* _Given records_

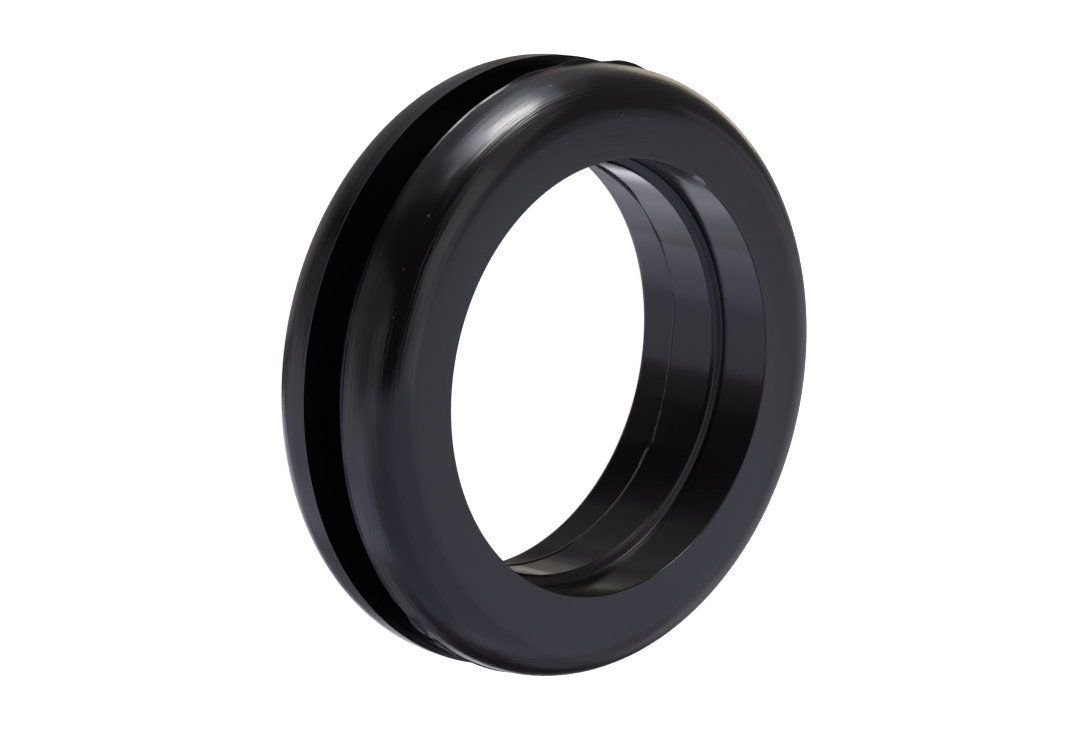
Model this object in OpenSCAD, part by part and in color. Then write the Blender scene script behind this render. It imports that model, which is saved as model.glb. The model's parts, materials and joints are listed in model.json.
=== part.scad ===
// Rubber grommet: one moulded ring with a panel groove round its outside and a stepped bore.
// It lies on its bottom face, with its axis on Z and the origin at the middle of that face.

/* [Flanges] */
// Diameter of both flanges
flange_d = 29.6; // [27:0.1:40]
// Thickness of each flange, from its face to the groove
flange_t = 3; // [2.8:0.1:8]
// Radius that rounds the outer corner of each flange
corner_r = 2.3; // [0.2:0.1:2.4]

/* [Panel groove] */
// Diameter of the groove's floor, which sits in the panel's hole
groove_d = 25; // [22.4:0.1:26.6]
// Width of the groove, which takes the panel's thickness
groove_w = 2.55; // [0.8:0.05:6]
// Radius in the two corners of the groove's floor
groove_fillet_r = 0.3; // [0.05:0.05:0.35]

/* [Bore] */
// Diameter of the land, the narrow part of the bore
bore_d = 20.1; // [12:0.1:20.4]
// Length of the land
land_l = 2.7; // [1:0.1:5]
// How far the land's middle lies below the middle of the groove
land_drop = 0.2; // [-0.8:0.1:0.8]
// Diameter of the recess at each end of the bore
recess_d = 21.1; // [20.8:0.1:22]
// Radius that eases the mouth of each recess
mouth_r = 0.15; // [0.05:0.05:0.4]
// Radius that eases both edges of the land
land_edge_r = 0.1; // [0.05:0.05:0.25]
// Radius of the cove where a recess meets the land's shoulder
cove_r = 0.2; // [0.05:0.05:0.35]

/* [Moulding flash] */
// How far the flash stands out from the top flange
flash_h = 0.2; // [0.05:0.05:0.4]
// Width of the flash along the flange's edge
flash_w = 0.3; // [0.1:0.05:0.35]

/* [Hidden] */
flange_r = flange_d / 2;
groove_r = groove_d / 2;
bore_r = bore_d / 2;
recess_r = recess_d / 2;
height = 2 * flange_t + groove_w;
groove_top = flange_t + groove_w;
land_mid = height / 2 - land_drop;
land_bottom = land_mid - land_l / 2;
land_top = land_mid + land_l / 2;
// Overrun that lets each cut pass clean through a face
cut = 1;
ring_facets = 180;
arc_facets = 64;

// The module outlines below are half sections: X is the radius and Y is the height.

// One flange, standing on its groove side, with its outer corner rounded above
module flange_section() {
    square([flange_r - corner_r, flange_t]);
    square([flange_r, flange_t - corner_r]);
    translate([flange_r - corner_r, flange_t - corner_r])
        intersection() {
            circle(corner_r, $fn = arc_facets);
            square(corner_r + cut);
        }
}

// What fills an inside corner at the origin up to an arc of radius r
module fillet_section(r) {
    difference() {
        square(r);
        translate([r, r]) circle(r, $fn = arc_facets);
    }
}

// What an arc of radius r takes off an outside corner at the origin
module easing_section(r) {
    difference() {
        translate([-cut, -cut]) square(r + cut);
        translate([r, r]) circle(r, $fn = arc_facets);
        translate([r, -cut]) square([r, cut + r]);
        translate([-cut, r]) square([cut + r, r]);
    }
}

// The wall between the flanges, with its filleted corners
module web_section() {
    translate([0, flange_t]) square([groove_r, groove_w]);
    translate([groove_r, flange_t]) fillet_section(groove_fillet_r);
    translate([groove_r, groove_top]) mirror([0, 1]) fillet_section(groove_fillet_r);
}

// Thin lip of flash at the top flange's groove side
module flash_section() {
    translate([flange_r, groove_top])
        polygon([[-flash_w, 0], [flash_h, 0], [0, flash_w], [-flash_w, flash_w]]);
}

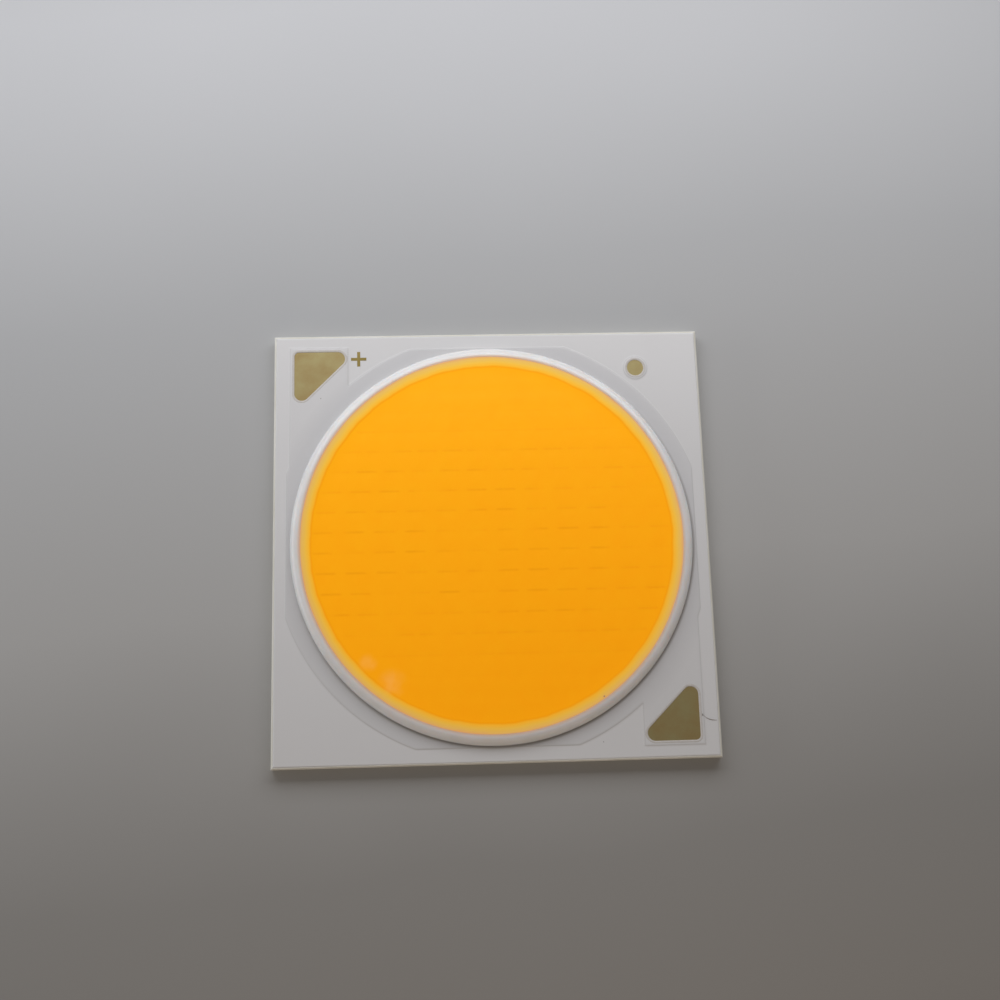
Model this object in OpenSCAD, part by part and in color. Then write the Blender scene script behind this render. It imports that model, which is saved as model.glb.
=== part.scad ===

* _Given task_
Output the full listing without altering anything.

* _Final result_
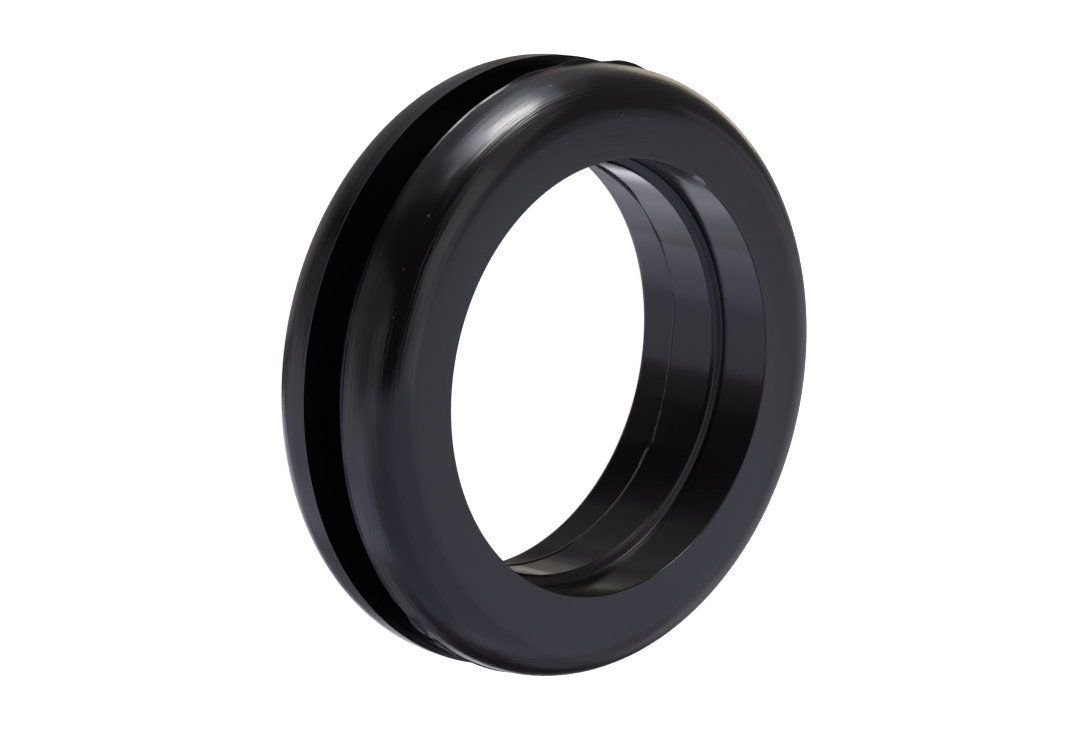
Model this object in OpenSCAD, part by part and in color. Then write the Blender scene script behind this render. It imports that model, which is saved as model.glb. The model's parts, materials and joints are listed in model.json.
=== part.scad ===
// Rubber grommet: one moulded ring with a panel groove round its outside and a stepped bore.
// It lies on its bottom face, with its axis on Z and the origin at the middle of that face.

/* [Flanges] */
// Diameter of both flanges
flange_d = 29.6; // [27:0.1:40]
// Thickness of each flange, from its face to the groove
flange_t = 3; // [2.8:0.1:8]
// Radius that rounds the outer corner of each flange
corner_r = 2.3; // [0.2:0.1:2.4]

/* [Panel groove] */
// Diameter of the groove's floor, which sits in the panel's hole
groove_d = 25; // [22.4:0.1:26.6]
// Width of the groove, which takes the panel's thickness
groove_w = 2.55; // [0.8:0.05:6]
// Radius in the two corners of the groove's floor
groove_fillet_r = 0.3; // [0.05:0.05:0.35]

/* [Bore] */
// Diameter of the land, the narrow part of the bore
bore_d = 20.1; // [12:0.1:20.4]
// Length of the land
land_l = 2.7; // [1:0.1:5]
// How far the land's middle lies below the middle of the groove
land_drop = 0.2; // [-0.8:0.1:0.8]
// Diameter of the recess at each end of the bore
recess_d = 21.1; // [20.8:0.1:22]
// Radius that eases the mouth of each recess
mouth_r = 0.15; // [0.05:0.05:0.4]
// Radius that eases both edges of the land
land_edge_r = 0.1; // [0.05:0.05:0.25]
// Radius of the cove where a recess meets the land's shoulder
cove_r = 0.2; // [0.05:0.05:0.35]

/* [Moulding flash] */
// How far the flash stands out from the top flange
flash_h = 0.2; // [0.05:0.05:0.4]
// Width of the flash along the flange's edge
flash_w = 0.3; // [0.1:0.05:0.35]

/* [Hidden] */
flange_r = flange_d / 2;
groove_r = groove_d / 2;
bore_r = bore_d / 2;
recess_r = recess_d / 2;
height = 2 * flange_t + groove_w;
groove_top = flange_t + groove_w;
land_mid = height / 2 - land_drop;
land_bottom = land_mid - land_l / 2;
land_top = land_mid + land_l / 2;
// Overrun that lets each cut pass clean through a face
cut = 1;
ring_facets = 180;
arc_facets = 64;

// The module outlines below are half sections: X is the radius and Y is the height.

// One flange, standing on its groove side, with its outer corner rounded above
module flange_section() {
    square([flange_r - corner_r, flange_t]);
    square([flange_r, flange_t - corner_r]);
    translate([flange_r - corner_r, flange_t - corner_r])
        intersection() {
            circle(corner_r, $fn = arc_facets);
            square(corner_r + cut);
        }
}

// What fills an inside corner at the origin up to an arc of radius r
module fillet_section(r) {
    difference() {
        square(r);
        translate([r, r]) circle(r, $fn = arc_facets);
    }
}

// What an arc of radius r takes off an outside corner at the origin
module easing_section(r) {
    difference() {
        translate([-cut, -cut]) square(r + cut);
        translate([r, r]) circle(r, $fn = arc_facets);
        translate([r, -cut]) square([r, cut + r]);
        translate([-cut, r]) square([cut + r, r]);
    }
}

// The wall between the flanges, with its filleted corners
module web_section() {
    translate([0, flange_t]) square([groove_r, groove_w]);
    translate([groove_r, flange_t]) fillet_section(groove_fillet_r);
    translate([groove_r, groove_top]) mirror([0, 1]) fillet_section(groove_fillet_r);
}

// Thin lip of flash at the top flange's groove side
module flash_section() {
    translate([flange_r, groove_top])
        polygon([[-flash_w, 0], [flash_h, 0], [0, flash_w], [-flash_w, flash_w]]);
}

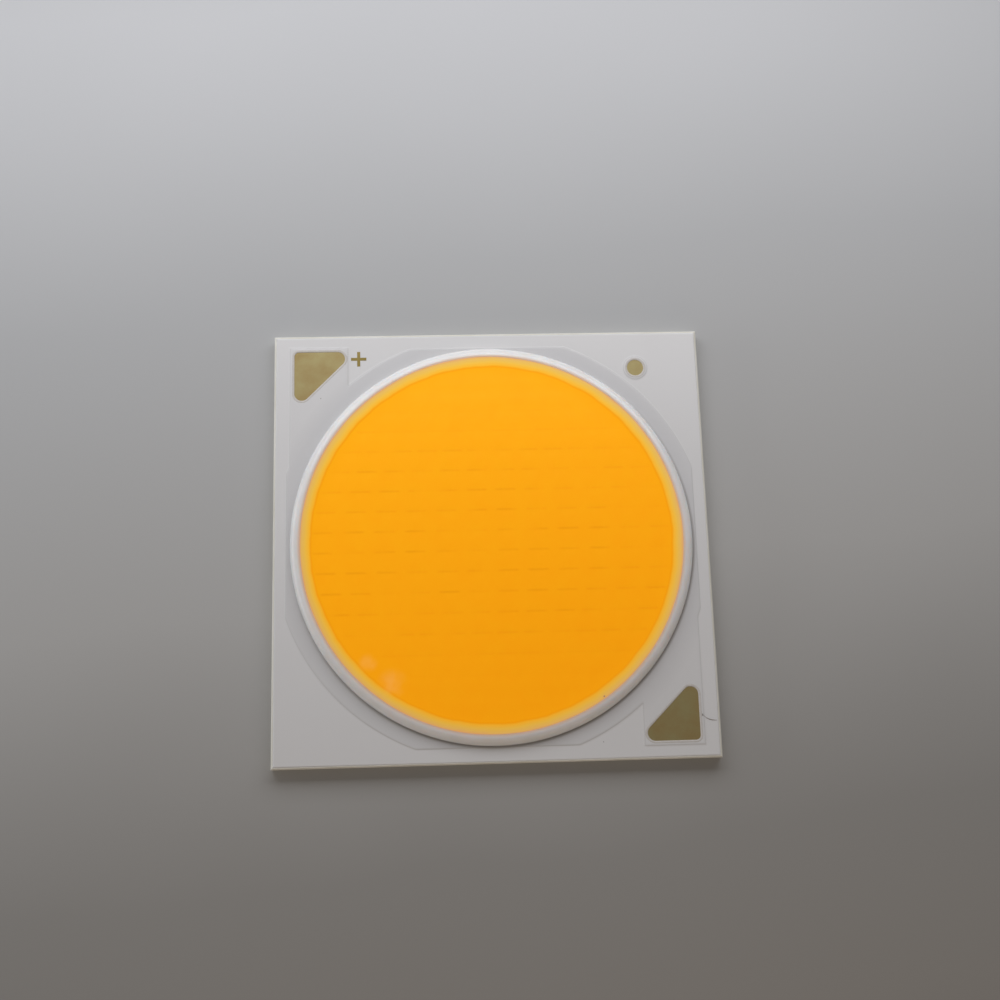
Model this object in OpenSCAD, part by part and in color. Then write the Blender scene script behind this render. It imports that model, which is saved as model.glb.
=== part.scad ===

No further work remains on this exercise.